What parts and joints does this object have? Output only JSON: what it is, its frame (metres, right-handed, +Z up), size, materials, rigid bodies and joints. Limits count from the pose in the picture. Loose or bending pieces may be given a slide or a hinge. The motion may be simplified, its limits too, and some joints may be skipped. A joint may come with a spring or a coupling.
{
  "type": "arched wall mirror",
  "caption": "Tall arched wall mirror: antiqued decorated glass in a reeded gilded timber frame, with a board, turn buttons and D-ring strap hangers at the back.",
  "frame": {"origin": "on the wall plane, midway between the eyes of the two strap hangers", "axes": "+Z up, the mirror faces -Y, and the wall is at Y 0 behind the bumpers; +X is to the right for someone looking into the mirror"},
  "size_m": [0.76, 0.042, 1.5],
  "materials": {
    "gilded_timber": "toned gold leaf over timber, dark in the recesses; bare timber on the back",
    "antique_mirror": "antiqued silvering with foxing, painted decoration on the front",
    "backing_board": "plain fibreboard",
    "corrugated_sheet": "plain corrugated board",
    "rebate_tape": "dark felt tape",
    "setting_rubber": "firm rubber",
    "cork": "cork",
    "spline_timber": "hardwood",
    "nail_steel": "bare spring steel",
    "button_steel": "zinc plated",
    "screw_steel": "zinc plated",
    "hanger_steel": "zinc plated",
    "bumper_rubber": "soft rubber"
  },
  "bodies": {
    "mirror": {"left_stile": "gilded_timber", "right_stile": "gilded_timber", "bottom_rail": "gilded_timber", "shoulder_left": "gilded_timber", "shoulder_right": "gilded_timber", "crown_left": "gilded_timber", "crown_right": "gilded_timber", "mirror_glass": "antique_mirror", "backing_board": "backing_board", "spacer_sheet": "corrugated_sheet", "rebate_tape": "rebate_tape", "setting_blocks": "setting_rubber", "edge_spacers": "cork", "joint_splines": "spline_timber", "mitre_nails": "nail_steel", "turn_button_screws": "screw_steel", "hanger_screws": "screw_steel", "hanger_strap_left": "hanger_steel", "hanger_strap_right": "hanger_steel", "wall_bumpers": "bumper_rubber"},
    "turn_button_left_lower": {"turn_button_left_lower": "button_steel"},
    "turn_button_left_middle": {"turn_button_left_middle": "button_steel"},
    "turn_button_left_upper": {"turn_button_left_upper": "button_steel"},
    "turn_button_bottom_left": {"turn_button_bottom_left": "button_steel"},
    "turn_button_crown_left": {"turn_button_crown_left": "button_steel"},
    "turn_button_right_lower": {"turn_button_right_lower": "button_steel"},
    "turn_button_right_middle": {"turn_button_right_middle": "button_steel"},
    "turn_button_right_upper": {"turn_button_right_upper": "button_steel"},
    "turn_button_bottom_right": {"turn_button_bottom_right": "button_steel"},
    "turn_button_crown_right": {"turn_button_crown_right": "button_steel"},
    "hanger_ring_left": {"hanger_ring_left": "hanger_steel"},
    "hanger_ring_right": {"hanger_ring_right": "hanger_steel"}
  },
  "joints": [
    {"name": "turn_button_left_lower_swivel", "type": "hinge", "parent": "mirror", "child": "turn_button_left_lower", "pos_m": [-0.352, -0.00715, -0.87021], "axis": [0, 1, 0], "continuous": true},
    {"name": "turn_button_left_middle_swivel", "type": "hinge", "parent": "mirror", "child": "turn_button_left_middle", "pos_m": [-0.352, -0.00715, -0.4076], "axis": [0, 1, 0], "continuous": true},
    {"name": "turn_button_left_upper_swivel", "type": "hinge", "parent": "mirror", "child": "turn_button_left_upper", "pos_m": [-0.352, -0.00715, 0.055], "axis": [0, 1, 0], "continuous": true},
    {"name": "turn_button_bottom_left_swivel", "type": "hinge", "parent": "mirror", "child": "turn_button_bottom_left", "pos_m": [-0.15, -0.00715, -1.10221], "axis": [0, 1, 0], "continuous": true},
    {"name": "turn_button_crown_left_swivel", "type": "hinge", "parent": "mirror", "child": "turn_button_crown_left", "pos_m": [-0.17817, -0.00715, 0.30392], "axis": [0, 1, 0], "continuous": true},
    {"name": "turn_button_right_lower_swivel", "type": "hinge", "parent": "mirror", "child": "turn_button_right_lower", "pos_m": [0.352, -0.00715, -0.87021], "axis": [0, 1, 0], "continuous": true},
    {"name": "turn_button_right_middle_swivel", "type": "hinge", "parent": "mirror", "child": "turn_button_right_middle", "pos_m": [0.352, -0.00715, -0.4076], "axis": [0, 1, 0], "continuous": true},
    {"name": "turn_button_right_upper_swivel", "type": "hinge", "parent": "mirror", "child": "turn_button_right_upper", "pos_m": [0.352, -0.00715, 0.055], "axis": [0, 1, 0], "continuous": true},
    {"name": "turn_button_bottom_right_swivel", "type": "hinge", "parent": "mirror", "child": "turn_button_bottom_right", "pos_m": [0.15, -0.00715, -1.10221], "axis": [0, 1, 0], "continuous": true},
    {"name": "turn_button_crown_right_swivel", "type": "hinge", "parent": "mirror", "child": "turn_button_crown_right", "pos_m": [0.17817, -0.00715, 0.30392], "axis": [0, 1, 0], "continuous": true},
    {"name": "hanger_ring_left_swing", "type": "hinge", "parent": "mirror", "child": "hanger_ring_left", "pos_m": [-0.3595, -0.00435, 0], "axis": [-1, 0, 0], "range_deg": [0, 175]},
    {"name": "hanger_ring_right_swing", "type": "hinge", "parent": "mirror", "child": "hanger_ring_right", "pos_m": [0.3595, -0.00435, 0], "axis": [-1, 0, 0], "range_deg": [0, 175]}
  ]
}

########################################

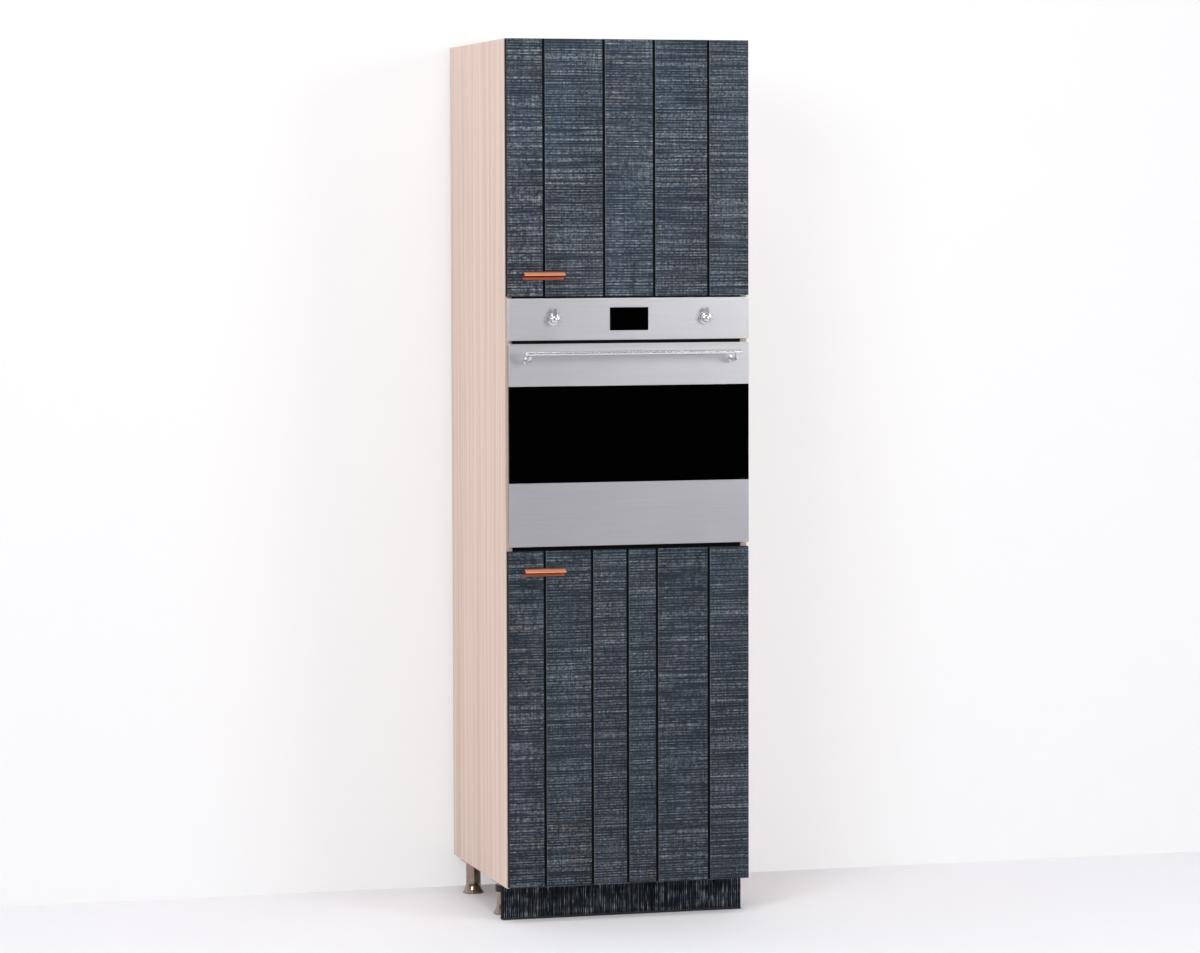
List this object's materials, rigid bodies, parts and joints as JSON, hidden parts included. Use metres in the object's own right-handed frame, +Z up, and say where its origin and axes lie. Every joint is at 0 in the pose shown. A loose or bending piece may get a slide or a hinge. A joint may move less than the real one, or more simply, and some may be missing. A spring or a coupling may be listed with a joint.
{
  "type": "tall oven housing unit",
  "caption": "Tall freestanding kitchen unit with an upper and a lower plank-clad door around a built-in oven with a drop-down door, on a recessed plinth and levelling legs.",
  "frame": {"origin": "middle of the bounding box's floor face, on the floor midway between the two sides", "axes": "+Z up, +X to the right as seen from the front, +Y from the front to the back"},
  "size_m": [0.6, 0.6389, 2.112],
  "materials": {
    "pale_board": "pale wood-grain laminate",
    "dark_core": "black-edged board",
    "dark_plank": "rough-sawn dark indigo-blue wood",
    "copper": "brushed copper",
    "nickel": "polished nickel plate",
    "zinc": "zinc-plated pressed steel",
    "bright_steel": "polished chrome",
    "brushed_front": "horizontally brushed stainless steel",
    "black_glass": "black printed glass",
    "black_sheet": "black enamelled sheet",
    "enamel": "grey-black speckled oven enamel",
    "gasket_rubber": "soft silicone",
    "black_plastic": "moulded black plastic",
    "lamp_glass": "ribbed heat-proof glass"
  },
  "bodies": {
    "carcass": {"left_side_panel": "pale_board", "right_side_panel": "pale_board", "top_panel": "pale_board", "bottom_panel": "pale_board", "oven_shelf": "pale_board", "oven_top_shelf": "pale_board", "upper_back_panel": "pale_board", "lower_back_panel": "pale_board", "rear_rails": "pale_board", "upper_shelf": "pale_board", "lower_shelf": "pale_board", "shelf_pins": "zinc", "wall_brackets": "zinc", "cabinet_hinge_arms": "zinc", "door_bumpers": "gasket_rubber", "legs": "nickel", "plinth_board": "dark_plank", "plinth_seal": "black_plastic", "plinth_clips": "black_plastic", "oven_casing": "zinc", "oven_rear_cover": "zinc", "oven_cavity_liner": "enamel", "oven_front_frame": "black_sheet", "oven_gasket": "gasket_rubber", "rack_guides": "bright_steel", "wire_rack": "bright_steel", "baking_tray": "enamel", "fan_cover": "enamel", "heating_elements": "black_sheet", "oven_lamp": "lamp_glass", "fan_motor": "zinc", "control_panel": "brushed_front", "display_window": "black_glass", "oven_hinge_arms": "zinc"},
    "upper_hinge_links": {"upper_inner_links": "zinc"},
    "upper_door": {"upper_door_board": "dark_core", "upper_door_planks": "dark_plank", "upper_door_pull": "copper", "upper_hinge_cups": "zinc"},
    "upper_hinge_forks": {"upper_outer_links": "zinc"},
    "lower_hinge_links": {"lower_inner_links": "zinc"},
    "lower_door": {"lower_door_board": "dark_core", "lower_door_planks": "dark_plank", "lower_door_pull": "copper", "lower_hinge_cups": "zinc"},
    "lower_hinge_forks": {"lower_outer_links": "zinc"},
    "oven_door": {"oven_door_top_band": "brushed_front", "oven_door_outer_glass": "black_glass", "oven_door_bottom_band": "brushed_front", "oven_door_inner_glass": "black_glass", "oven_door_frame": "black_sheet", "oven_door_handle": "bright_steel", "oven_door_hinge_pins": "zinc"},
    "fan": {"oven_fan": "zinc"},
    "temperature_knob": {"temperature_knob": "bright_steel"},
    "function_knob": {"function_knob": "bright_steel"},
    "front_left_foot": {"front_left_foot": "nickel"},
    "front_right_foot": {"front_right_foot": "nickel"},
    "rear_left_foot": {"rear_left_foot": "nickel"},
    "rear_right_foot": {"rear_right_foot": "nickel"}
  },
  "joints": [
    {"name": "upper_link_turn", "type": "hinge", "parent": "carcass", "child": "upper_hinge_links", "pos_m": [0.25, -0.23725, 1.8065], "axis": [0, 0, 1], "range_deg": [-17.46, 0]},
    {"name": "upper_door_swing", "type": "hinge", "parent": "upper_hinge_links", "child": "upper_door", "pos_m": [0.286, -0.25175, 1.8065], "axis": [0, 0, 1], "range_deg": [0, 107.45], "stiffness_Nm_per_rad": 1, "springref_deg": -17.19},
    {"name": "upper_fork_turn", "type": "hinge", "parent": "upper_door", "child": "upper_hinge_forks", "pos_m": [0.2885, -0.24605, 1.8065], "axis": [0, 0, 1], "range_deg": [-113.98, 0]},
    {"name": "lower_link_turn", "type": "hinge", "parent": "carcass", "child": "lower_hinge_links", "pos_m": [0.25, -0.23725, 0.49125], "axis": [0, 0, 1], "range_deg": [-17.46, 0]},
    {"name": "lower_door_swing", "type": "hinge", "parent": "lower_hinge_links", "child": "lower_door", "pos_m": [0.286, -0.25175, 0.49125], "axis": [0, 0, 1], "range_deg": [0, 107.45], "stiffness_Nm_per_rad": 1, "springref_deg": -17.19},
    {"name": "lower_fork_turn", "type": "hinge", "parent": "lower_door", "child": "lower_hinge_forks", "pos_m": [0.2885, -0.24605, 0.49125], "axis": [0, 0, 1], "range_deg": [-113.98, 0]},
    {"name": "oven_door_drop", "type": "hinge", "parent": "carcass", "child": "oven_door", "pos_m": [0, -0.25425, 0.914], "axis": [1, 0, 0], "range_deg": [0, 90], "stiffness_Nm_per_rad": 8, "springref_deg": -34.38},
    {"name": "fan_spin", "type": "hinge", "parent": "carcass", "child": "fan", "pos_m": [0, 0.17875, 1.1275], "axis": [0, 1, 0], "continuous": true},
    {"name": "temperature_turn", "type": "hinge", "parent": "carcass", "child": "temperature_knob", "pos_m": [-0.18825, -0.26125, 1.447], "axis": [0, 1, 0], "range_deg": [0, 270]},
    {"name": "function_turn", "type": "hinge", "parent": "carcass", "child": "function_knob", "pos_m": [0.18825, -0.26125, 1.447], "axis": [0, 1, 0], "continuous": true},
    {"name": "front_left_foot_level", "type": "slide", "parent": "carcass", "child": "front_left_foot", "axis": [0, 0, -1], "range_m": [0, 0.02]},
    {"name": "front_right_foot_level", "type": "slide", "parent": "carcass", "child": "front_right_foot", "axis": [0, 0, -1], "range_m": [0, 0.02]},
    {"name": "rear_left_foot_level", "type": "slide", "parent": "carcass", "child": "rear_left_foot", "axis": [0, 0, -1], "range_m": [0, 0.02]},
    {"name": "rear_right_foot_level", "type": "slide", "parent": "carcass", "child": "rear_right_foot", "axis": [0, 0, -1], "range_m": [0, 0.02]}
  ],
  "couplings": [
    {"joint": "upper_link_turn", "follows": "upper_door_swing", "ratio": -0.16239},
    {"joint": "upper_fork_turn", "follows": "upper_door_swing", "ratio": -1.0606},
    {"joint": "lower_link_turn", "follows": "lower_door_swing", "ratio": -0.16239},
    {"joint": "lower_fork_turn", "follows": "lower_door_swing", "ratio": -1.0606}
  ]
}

########################################

Problem to solve: Go through the records and copy each line with "from" in it.

The completed task:
What parts and joints does this object have? Output only JSON: what it is, its frame (metres, right-handed, +Z up), size, materials, rigid bodies and joints. Limits count from the pose in the picture. Loose or bending pieces may be given a slide or a hinge. The motion may be simplified, its limits too, and some joints may be skipped. A joint may come with a spring or a coupling.
  "frame": {"origin": "middle of the bounding box's floor face, on the floor midway between the two sides", "axes": "+Z up, +X to the right as seen from the front, +Y from the front to the back"},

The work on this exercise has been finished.